Despite the significant potential for the "Web2 to Web3 migration" in Pakistan, not all exchanges are currently optimistic about this market. However, for exchanges seeking long-term growth and expansion into new markets, such emerging markets are a crucial component of their globalization strategies. Instead of competing for existing users in already saturated developed markets, it's more advantageous to preemptively enter these emerging markets with substantial conversion potential. Here, a Pakistani user with no prior cryptocurrency experience may, in the long run, be far more valuable than a seasoned user from Europe or America who frequently switches between multiple platforms.

Conclusion: At the beginning of the game, be cautious in placing your pieces.

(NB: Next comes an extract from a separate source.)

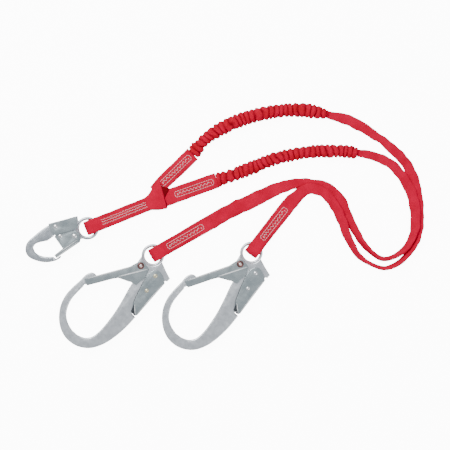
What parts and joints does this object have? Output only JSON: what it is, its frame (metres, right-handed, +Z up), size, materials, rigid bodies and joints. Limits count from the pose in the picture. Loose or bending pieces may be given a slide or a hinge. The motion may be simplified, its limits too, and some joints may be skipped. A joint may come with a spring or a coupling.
{
  "type": "shock absorbing lanyard",
  "caption": "Red webbing fall-arrest lanyard laid flat: a snap hook, a sewn Y, and a gathered shock-absorbing leg to each large rebar hook.",
  "frame": {"origin": "on the surface that the lanyard lies on, under the middle of everything but the two free runs of webbing", "axes": "+X from the snap hook towards the far bend of the legs, +Y towards the upper leg and away from the rebar hooks, +Z up from the surface"},
  "size_m": [0.7179, 0.4444, 0.0212],
  "materials": {
    "red_webbing": "woven polyester webbing with a slight sheen",
    "red_sleeve": "gathered woven sleeve",
    "tear_webbing": "undyed tear webbing",
    "elastic": "knitted elastic band",
    "forged_steel": "satin zinc plate on forged steel",
    "sheet_steel": "satin zinc plate on pressed sheet",
    "rivet_brass": "dull yellow plate",
    "spring_steel": "dark spring wire"
  },
  "bodies": {
    "webbing": {"main_strap": "red_webbing", "y_sleeve": "red_webbing", "leg_a_lead": "red_webbing", "leg_a_absorber_sleeve": "red_sleeve", "leg_a_absorber_core": "tear_webbing", "leg_a_elastic_band": "elastic", "leg_a_webbing": "red_webbing", "leg_a_eye_loop": "red_webbing", "leg_b_lead": "red_webbing", "leg_b_absorber_sleeve": "red_sleeve", "leg_b_absorber_core": "tear_webbing", "leg_b_elastic_band": "elastic", "leg_b_webbing": "red_webbing", "leg_b_eye_loop": "red_webbing"},
    "snap_hook": {"snap_hook_body": "forged_steel", "snap_hook_gate_rivet": "forged_steel", "snap_hook_lock_rivet": "forged_steel", "snap_hook_gate_spring": "spring_steel", "snap_hook_lock_spring": "spring_steel"},
    "snap_hook_gate_group": {"snap_hook_gate": "sheet_steel", "snap_hook_gate_pin": "forged_steel"},
    "snap_hook_lock_group": {"snap_hook_lock": "sheet_steel"},
    "rebar_hook_a": {"rebar_hook_a_body": "forged_steel", "rebar_hook_a_gate_rivet": "rivet_brass", "rebar_hook_a_lock_rivet": "forged_steel", "rebar_hook_a_gate_spring": "spring_steel", "rebar_hook_a_lock_spring": "spring_steel"},
    "rebar_hook_a_gate_group": {"rebar_hook_a_gate": "sheet_steel"},
    "rebar_hook_a_lock_group": {"rebar_hook_a_lock": "sheet_steel", "rebar_hook_a_lock_pin": "forged_steel"},
    "rebar_hook_b": {"rebar_hook_b_body": "forged_steel", "rebar_hook_b_gate_rivet": "rivet_brass", "rebar_hook_b_lock_rivet": "forged_steel", "rebar_hook_b_gate_spring": "spring_steel", "rebar_hook_b_lock_spring": "spring_steel"},
    "rebar_hook_b_gate_group": {"rebar_hook_b_gate": "sheet_steel"},
    "rebar_hook_b_lock_group": {"rebar_hook_b_lock": "sheet_steel", "rebar_hook_b_lock_pin": "forged_steel"}
  },
  "joints": [
    {"name": "snap_hook_swing", "type": "hinge", "parent": "webbing", "child": "snap_hook", "pos_m": [-0.17354, 0.00232, 0.0106], "axis": [-0.3746, 0.9272, 0], "range_deg": [0, 90]},
    {"name": "snap_hook_gate", "type": "hinge", "parent": "snap_hook", "child": "snap_hook_gate_group", "pos_m": [-0.20976, -0.01695, 0.0106], "axis": [0, 0, -1], "range_deg": [0, 23], "stiffness_Nm_per_rad": 0.4, "springref_deg": -28.65},
    {"name": "snap_hook_lock", "type": "hinge", "parent": "snap_hook", "child": "snap_hook_lock_group", "pos_m": [-0.24343, 0.00018, 0.0106], "axis": [0, 0, -1], "range_deg": [0, 5], "stiffness_Nm_per_rad": 1, "springref_deg": -11.46},
    {"name": "rebar_hook_a_swing", "type": "hinge", "parent": "webbing", "child": "rebar_hook_a", "pos_m": [-0.05662, -0.04478, 0.0106], "axis": [-0.5, 0.866, 0], "range_deg": [0, 90]},
    {"name": "rebar_hook_a_gate", "type": "hinge", "parent": "rebar_hook_a", "child": "rebar_hook_a_gate_group", "pos_m": [-0.09048, -0.07049, 0.0106], "axis": [0, 0, 1], "range_deg": [0, 32], "stiffness_Nm_per_rad": 0.4, "springref_deg": -28.65},
    {"name": "rebar_hook_a_lock", "type": "hinge", "parent": "rebar_hook_a", "child": "rebar_hook_a_lock_group", "pos_m": [-0.06419, -0.08871, 0.0106], "axis": [0, 0, -1], "range_deg": [0, 5], "stiffness_Nm_per_rad": 1, "springref_deg": -11.46},
    {"name": "rebar_hook_b_swing", "type": "hinge", "parent": "webbing", "child": "rebar_hook_b", "pos_m": [0.11687, -0.03613, 0.0106], "axis": [-0.788, 0.6157, 0], "range_deg": [0, 90]},
    {"name": "rebar_hook_b_gate", "type": "hinge", "parent": "rebar_hook_b", "child": "rebar_hook_b_gate_group", "pos_m": [0.08796, -0.06743, 0.0106], "axis": [0, 0, 1], "range_deg": [0, 32], "stiffness_Nm_per_rad": 0.4, "springref_deg": -28.65},
    {"name": "rebar_hook_b_lock", "type": "hinge", "parent": "rebar_hook_b", "child": "rebar_hook_b_lock_group", "pos_m": [0.11546, -0.08377, 0.0106], "axis": [0, 0, -1], "range_deg": [0, 5], "stiffness_Nm_per_rad": 1, "springref_deg": -11.46}
  ]
}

On the grand chessboard of the global digital economy, Pakistan has cautiously declared its entry, like a pawn crossing the river. This move, from issuing initial No Objection Certificates (NOCs) to exploring potential asset tokenization cooperation, from planning a strategic Bitcoin reserve to the gradual iteration of the regulatory framework, may only activate the tip of the iceberg of local grassroots power, but it has opened up initial possibilities for the incremental market of Web3.

For other emerging economies facing similar challenges such as high remittance rates, currency devaluation, and the youth dividend, Pakistan offers a cautious yet realistic example: blockchain is not a distant, exclusive domain of wealthy nations, but rather a potential path to revitalization that requires gradual exploration, control, taxability, and foreign exchange earnings, while balancing compliance and risk. The interplay between regulation and innovation has only just begun, and Pakistan's blockchain experiment will serve as a case study worthy of continued observation.